Place the pallet of block in the in the north center quadrant which will represent 12 o’clock. Move the pallet 12 times over the 12 hour period so that the finished pallets end up in positions representing the hours of a clock.

This task is completed when the pallet is returned to it’s original position at 12 o’clock 12 hours later.

Film onto a computer hard drive so the camera can be suspended and continuously film. Use larger block than Nuit Blanche to manage the hour between hours.

Do this on an actual stage and the audience can sit and observe like the most boring play in the world. Lighting and music included, it would be very cool if there was a trap door I could use as the escape route to washroom and eating. Maybe in the center of the stage?

Only requires 1 full pallet of bricks and an extra pallet to act as the transfer pallet.

Find a theatre that doesn’t have anything going on for Nuit Blanche.
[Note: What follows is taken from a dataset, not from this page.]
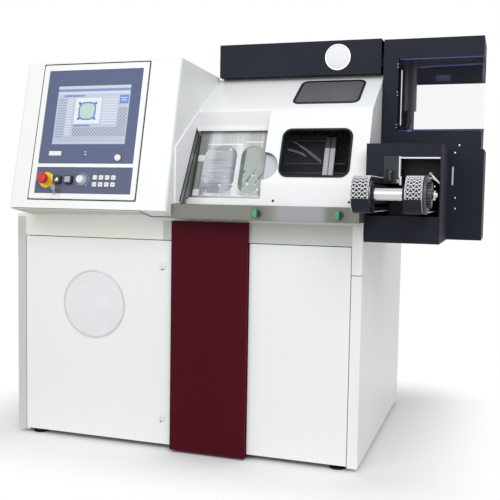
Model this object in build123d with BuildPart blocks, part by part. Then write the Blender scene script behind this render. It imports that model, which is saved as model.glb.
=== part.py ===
from build123d import *
from math import atan2, cos, degrees, hypot, pi, radians, sin
import os

os.makedirs("parts", exist_ok=True)

# Cabinet: width along X, depth along Y, height of its panels above the feet
cabinet_width = 1383
cabinet_depth = 1043
cabinet_height = 858
foot_gap = 15
deck_thickness = 12
sheet = 2
panel_gap = 3
front_depth = 24
panel_depth = 18
tube = 40
post_width = 36.5
fascia_height = 76
door_foot_gap = 6
door_depth = 20
centre_from = 674
centre_width = 296
centre_proud = 20
centre_drop = 5
lip = 14
upright_inset = 11
cross_tube_share = (0.1, 0.38)
upper_post_height = 172
upper_post_proud = 2

# Levelling feet
foot_radius = 30
foot_pad = 6
stem_radius = 8
foot_inset = 60

# Running clearances and overruns
fit = 0.3
shaft_fit = 0.05
overrun = 5

# Left door: pivot pins and quarter-turn locks
pin_radius = 3
pin_length = 14
pivot_inset = 6
bracket = 4
lock_inset = 41
lock_height_share = (0.124, 0.872)
lock_radius = 10
lock_head_radius = 14
lock_head = 3
lock_key_radius = 4
cam_length = 34
cam_width = 14
cam_thickness = 3
strike_width = 34
rib_width = 60
rib_depth = 12

# Control cabinet, standing behind the left door
cubicle_gap = 170
cubicle_depth = 260
cubicle_headroom = 218
cubicle_inset_x = 90
cubicle_inset_y = 220
cubicle_door = 16
duct_width = 40
duct_depth = 25

# Operator console: its front face leans back from the bottom edge
console_width = 647
console_reach = 147
console_foot_height = 27
console_face_top_reach = 13
console_face_top_height = 583
console_back_inset = 390
console_back_height = 564
console_wall = 3
console_round = 14

# Console face: places from its lower left corner, across and up the slope
bezel_from = 85
bezel_width = 439
bezel_low = 34.5
bezel_height = 523
bezel_thickness = 7
bezel_round = 8
panel_play = 0.8
monitor_from = 109
monitor_width = 394
monitor_low = 169.5
monitor_height = 364
face_plate = 4
screen_from = 155
screen_width = 304
screen_low = 244.5
screen_height = 228
screen_glass = 3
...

Maybe ask the Nuit Folks. The more elaborate the venue the better.

By selling the piece as a wall clock as a large edition. Make the cost of those pieces simply the cost of the drive required to hold/run the film.

I executed a version of this for the 2011 Hamilton Supercrawl. It was weird being in the thick of things, and I would have preferred to be arthritis free, but all in all I think the people enjoyed either discussing the piece or razzing me about it. I think the curatorial staff was pleased as well.